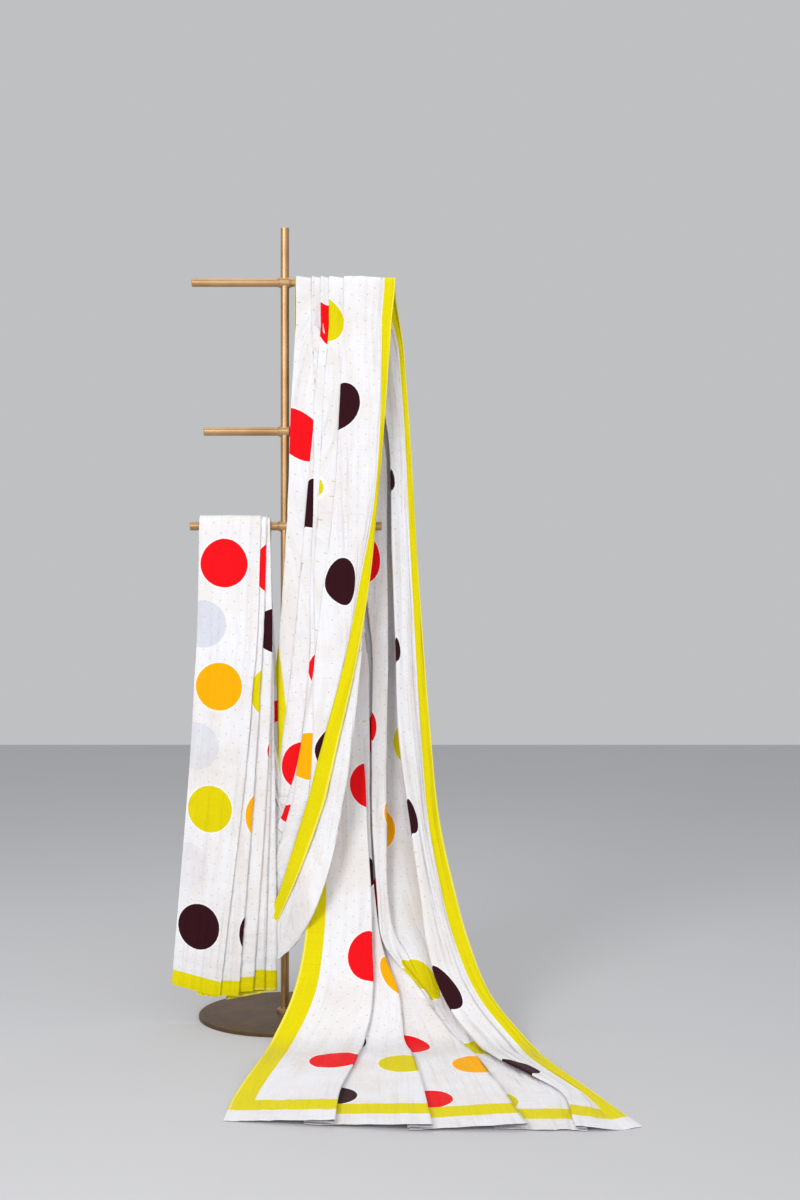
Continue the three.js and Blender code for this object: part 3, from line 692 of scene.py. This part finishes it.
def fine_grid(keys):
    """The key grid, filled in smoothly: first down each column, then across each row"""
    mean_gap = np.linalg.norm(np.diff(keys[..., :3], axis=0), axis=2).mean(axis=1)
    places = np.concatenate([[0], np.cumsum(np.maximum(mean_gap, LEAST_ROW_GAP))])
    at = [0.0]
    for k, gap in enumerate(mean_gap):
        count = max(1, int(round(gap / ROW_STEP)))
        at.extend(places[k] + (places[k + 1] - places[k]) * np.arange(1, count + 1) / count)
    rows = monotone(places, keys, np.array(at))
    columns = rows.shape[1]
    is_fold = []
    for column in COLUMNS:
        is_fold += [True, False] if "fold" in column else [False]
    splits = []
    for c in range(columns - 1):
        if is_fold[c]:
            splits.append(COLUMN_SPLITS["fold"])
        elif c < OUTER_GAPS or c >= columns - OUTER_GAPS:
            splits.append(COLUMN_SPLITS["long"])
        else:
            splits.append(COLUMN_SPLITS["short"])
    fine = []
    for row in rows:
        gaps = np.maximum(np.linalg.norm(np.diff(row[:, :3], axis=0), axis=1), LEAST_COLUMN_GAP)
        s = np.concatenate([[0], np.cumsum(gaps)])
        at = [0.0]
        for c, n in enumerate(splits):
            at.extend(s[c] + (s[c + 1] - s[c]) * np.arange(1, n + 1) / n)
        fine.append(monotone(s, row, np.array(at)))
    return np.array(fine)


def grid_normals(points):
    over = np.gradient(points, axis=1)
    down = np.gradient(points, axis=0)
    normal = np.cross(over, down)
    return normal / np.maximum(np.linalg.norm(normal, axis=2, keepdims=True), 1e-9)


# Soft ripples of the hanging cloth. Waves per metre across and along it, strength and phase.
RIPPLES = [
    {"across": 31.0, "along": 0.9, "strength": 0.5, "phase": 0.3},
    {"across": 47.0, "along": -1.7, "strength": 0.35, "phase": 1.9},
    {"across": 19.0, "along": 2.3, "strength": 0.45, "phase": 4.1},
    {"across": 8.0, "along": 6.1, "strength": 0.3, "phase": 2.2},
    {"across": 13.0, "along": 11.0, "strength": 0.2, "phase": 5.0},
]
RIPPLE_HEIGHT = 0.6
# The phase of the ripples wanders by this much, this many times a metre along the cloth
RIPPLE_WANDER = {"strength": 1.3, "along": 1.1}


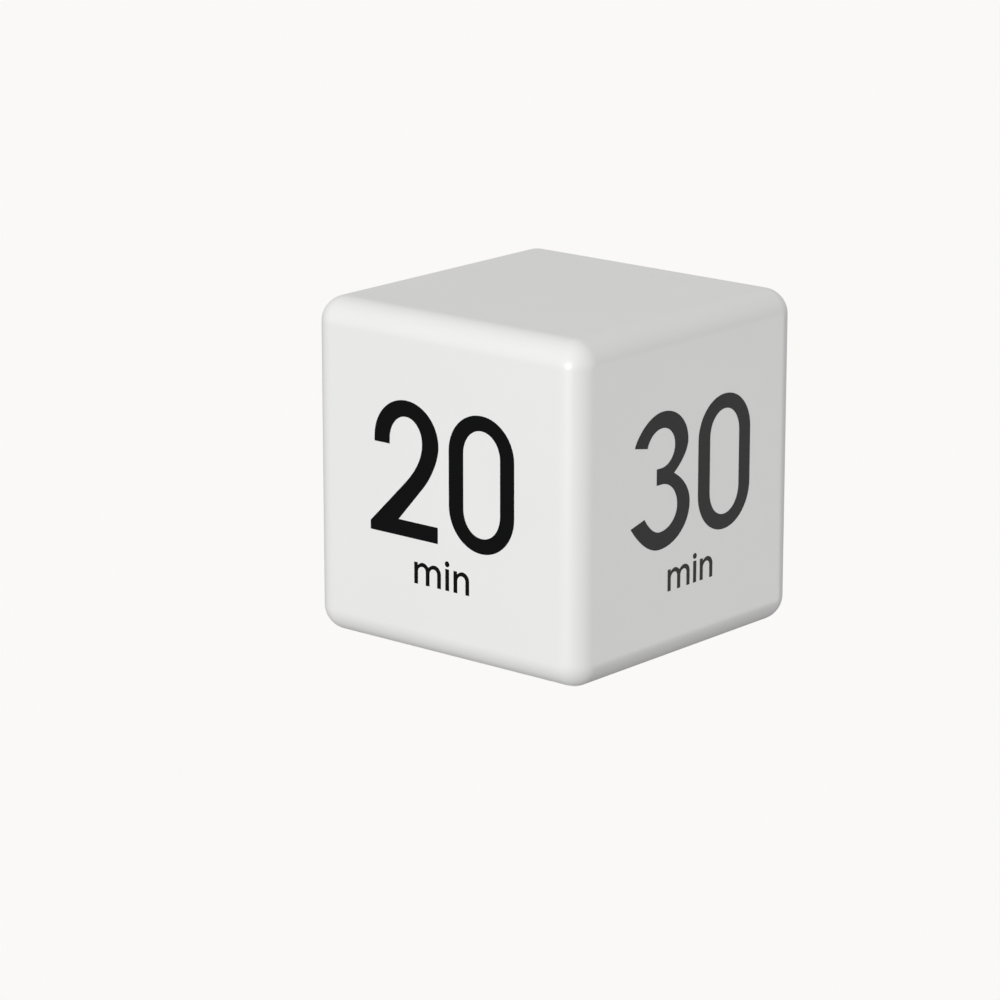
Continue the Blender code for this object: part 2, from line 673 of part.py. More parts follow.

**********

| Description of the task |
Your task is to return the full listing exactly as it was given.

| Exercise answer |
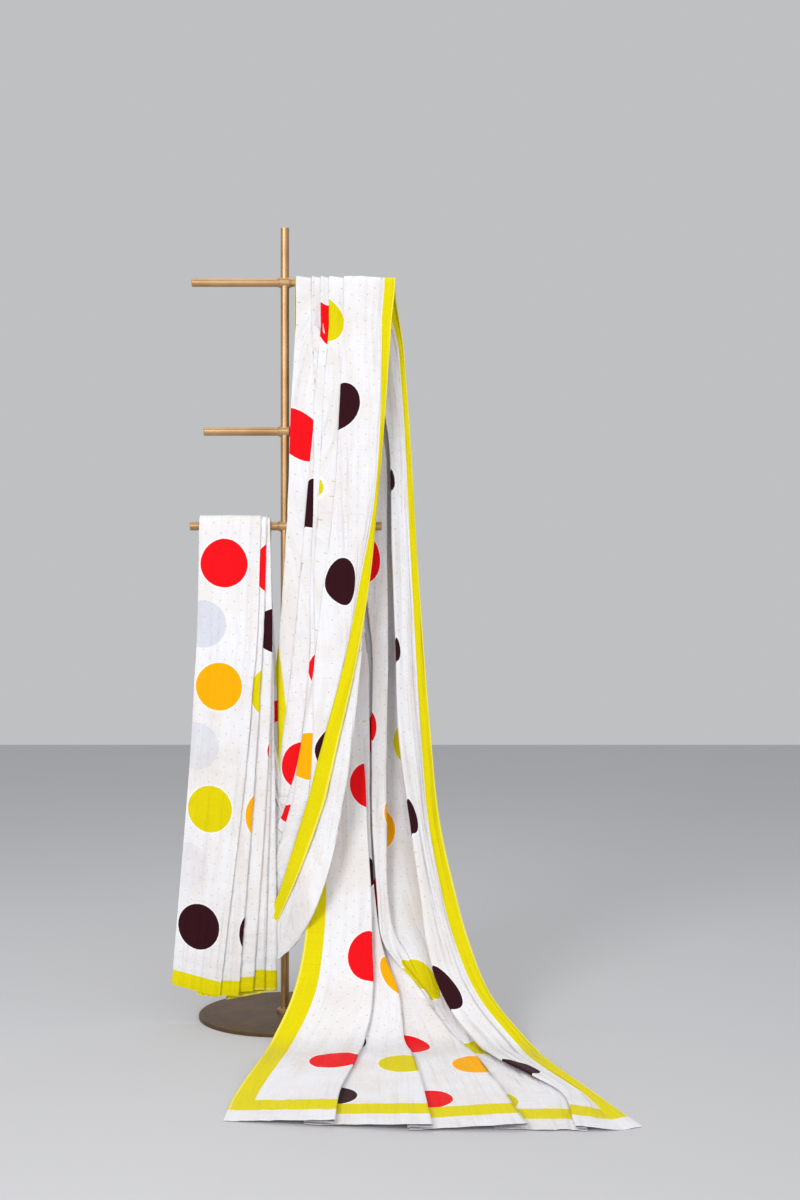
Continue the three.js and Blender code for this object: part 3, from line 692 of scene.py. This part finishes it.
def fine_grid(keys):
    """The key grid, filled in smoothly: first down each column, then across each row"""
    mean_gap = np.linalg.norm(np.diff(keys[..., :3], axis=0), axis=2).mean(axis=1)
    places = np.concatenate([[0], np.cumsum(np.maximum(mean_gap, LEAST_ROW_GAP))])
    at = [0.0]
    for k, gap in enumerate(mean_gap):
        count = max(1, int(round(gap / ROW_STEP)))
        at.extend(places[k] + (places[k + 1] - places[k]) * np.arange(1, count + 1) / count)
    rows = monotone(places, keys, np.array(at))
    columns = rows.shape[1]
    is_fold = []
    for column in COLUMNS:
        is_fold += [True, False] if "fold" in column else [False]
    splits = []
    for c in range(columns - 1):
        if is_fold[c]:
            splits.append(COLUMN_SPLITS["fold"])
        elif c < OUTER_GAPS or c >= columns - OUTER_GAPS:
            splits.append(COLUMN_SPLITS["long"])
        else:
            splits.append(COLUMN_SPLITS["short"])
    fine = []
    for row in rows:
        gaps = np.maximum(np.linalg.norm(np.diff(row[:, :3], axis=0), axis=1), LEAST_COLUMN_GAP)
        s = np.concatenate([[0], np.cumsum(gaps)])
        at = [0.0]
        for c, n in enumerate(splits):
            at.extend(s[c] + (s[c + 1] - s[c]) * np.arange(1, n + 1) / n)
        fine.append(monotone(s, row, np.array(at)))
    return np.array(fine)


def grid_normals(points):
    over = np.gradient(points, axis=1)
    down = np.gradient(points, axis=0)
    normal = np.cross(over, down)
    return normal / np.maximum(np.linalg.norm(normal, axis=2, keepdims=True), 1e-9)


# Soft ripples of the hanging cloth. Waves per metre across and along it, strength and phase.
RIPPLES = [
    {"across": 31.0, "along": 0.9, "strength": 0.5, "phase": 0.3},
    {"across": 47.0, "along": -1.7, "strength": 0.35, "phase": 1.9},
    {"across": 19.0, "along": 2.3, "strength": 0.45, "phase": 4.1},
    {"across": 8.0, "along": 6.1, "strength": 0.3, "phase": 2.2},
    {"across": 13.0, "along": 11.0, "strength": 0.2, "phase": 5.0},
]
RIPPLE_HEIGHT = 0.6
# The phase of the ripples wanders by this much, this many times a metre along the cloth
RIPPLE_WANDER = {"strength": 1.3, "along": 1.1}


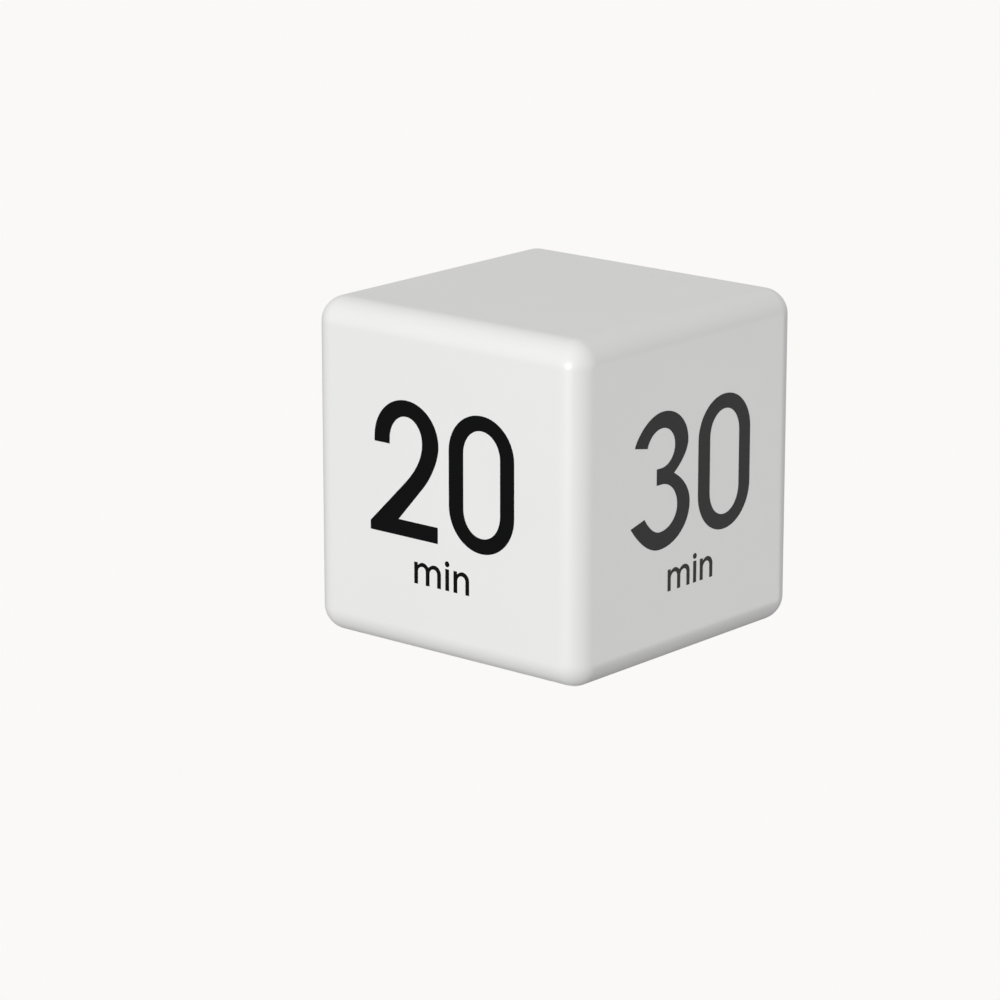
Continue the Blender code for this object: part 2, from line 673 of part.py. More parts follow.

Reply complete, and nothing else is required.